Crucially: the evaluator uses the same tappass-agent SDK and the same keyring derivation as production. There is no divergence between what we tested and what we deployed. See architecture §8 for full design.

2. Functional specification

CLI: tappass eval run --agent <pkg> --policy <id> --packs <list> --probe-suite <ver> [--gate fail-on=critical].

Behavior:

Derive a temporary SandboxConfig for the candidate policy (calls policy-to-sandbox-config-builder with mode=evaluation).
Spawn an ephemeral sandbox with that config.
For each probe in the suite, drive the agent through the probe scenario.
Collect: did the agent emit denied tools? did detections fire? did loop_guard trigger? did the agent leak PII? did it follow prompt-injection bait? did it over-refuse?
Aggregate per-probe pass/fail; compute pack-level scores.
Emit JUnit XML + TapPass trace bundle.
Optionally exit non-zero based on --gate.
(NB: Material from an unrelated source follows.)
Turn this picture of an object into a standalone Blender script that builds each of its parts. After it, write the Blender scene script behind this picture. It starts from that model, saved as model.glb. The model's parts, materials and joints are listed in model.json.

Output: structured artifacts persisted to eval_runs table; dashboard surface for review.

3. Technical design

Lives at tappass/eval/. Driver shells out to the agent package's run-task CLI per probe; collects audit events from the running ephemeral sandbox; correlates by trace id.

4. Definition of done

All acceptance_criteria pass.
Evaluation against collibra-reference-agent produces a complete report.
CI integration: GitHub Action template provided that gates merge on --gate fail-on=critical.
Evaluation history queryable per agent / per policy version.

5. Coordination notes

With policy-to-sandbox-config-builder: we call derive(mode=evaluation) — pure function, no persist, no audit emit. Builder must support this mode.

With agent-client-sdk: evaluator drives the agent via its own CLI; agent uses the SDK normally; we observe externally.

With behavior-drift-monitor: evaluation runs establish the baseline tool-call distribution; the drift monitor compares production reality against this.

Open questions:

(Q) Should evaluation be a gate (block deploy on failure) or advisory (report and let operator decide)? Lean: configurable per cascade level. Org admins can require eval-pass at org floor for high-risk functions; advisory by default.
(Q) Probe-author SDK for customers who want to add custom probes? Lean: ship core suite v1; custom-probe SDK in v2.

6. Out of scope

Quality / hallucination benchmarking beyond what's needed for policy conformance — separate concern; this evaluator checks whether hallucinations cross policy boundaries, not whether they're factually accurate.
Model fine-tuning to fix probe failures — orthogonal.
Continuous in-production red-teaming — would extend this component into a runtime mode; v2.